Artwork Details
- Title
- Charreada Warm Up
- Artist
- Date
- 1981, printed 2015
- Location
- Not on view
- Dimensions
- image: 14 3⁄8 × 18 1⁄4 in. (36.5 × 46.4 cm) sheet: 16 × 20 in. (40.6 × 50.8 cm)
- Copyright
- © 1981, Al Rendón
- Credit Line
- Museum purchase through the Smithsonian Latino Initiatives Pool, administered by the Smithsonian Latino Center
- Mediums Description
- gelatin silver print
- Classifications
- Subjects
- Landscape
- Animal — horse
- Figure male — full length
- Ceremony — festival — rodeo
- Object Number
- 2016.6.1
Artwork Description
In the 1980s, Al Rendón began documenting the elaborate performances and dress of the San Antonio Charro Association in Texas (est. 1947), which was the first established organization of competitive Mexican American horsemen and women in the United States. He captures the traditions of charros and charras, whose equestrian feats are rooted in Spanish and Mexican ranch culture, which emerged in the sixteenth century when the Spanish introduced horses and cattle to the Americas.

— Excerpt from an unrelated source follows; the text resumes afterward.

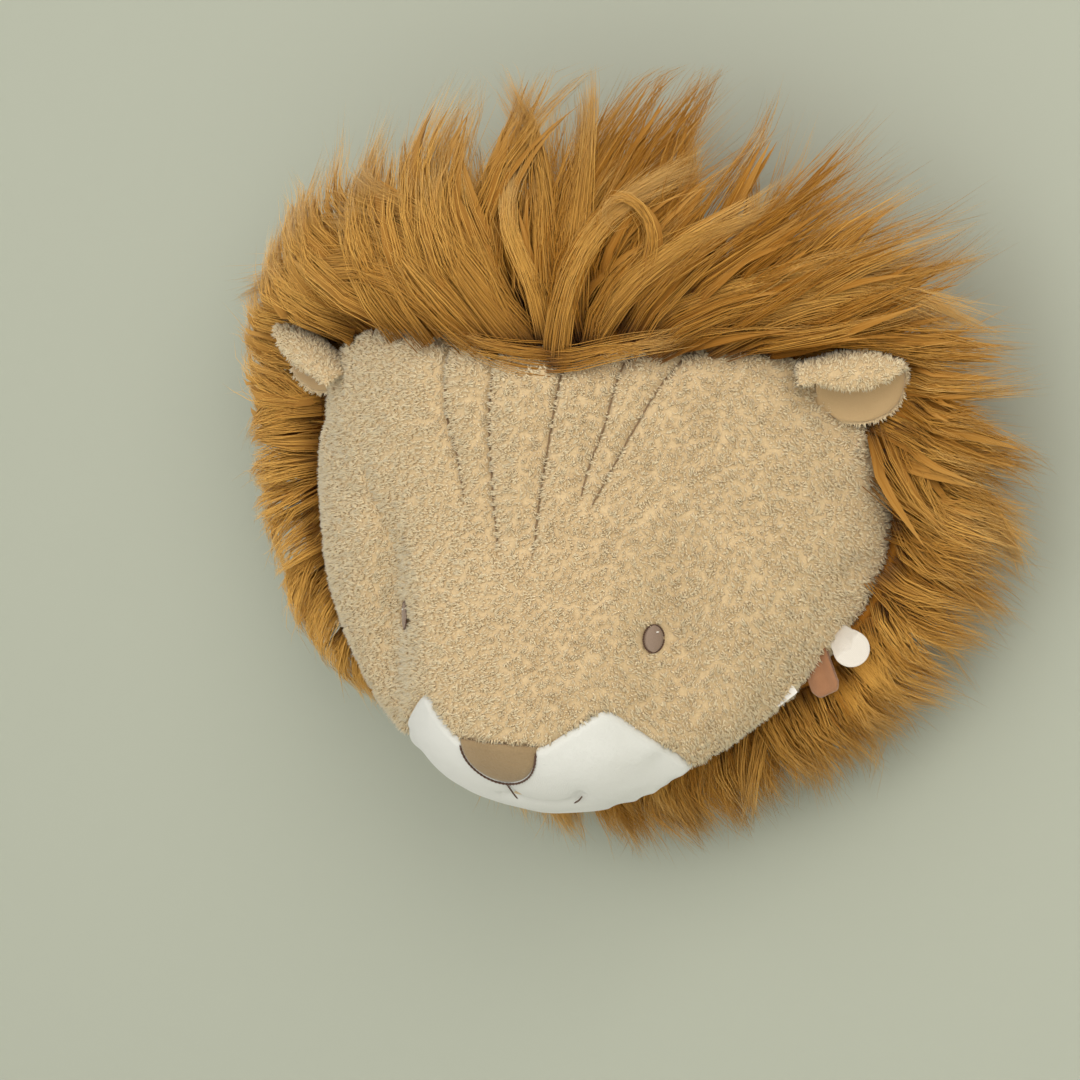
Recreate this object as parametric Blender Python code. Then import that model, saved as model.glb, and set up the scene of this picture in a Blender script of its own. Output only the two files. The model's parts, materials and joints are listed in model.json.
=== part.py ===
"""Lion head wall mask: a stuffed plush lion's head with a long fur mane on a flat back panel.

Metres, +Z up. The head hangs on a wall in the plane y = 0 and looks towards -Y. The origin is the
centre of the back panel's flat rear face. Depths are distances from the wall, so a depth d is at
y = -d. Left and right are those of a viewer who faces the head.
"""

import math

import bmesh
import bpy
import numpy as np
from mathutils import Matrix, Vector

# Overall form
GAP = 0.0003
HEAD_CENTRE_Z = -0.035
FACE_REAR = 0.040
HEAD_ANGLES = 72
HEAD_REACHES = [1.0, 0.988, 0.96, 0.91, 0.85, 0.77, 0.68, 0.58, 0.47, 0.34, 0.18]
IN_FRONT = 0.25

# Half outlines as (x, z), from the top centre down the right side to the bottom centre
FACE_OUTLINE = [
    (0.000, 0.060), (0.060, 0.062), (0.105, 0.058), (0.129, 0.036), (0.140, -0.008),
    (0.134, -0.046), (0.109, -0.086), (0.082, -0.115), (0.047, -0.1365), (0.000, -0.147),
]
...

U.S. cowboy culture is an outgrowth of this history. Hints of our contemporary world creep into Rendón's photographs, suggesting how these traditions live in the present. Some photographs undermine Mexican "bandito" stereotypes common in racist "cowboy and Indian" films. His photographs assert charro customs as fixtures in the U.S.--Mexico borderlands.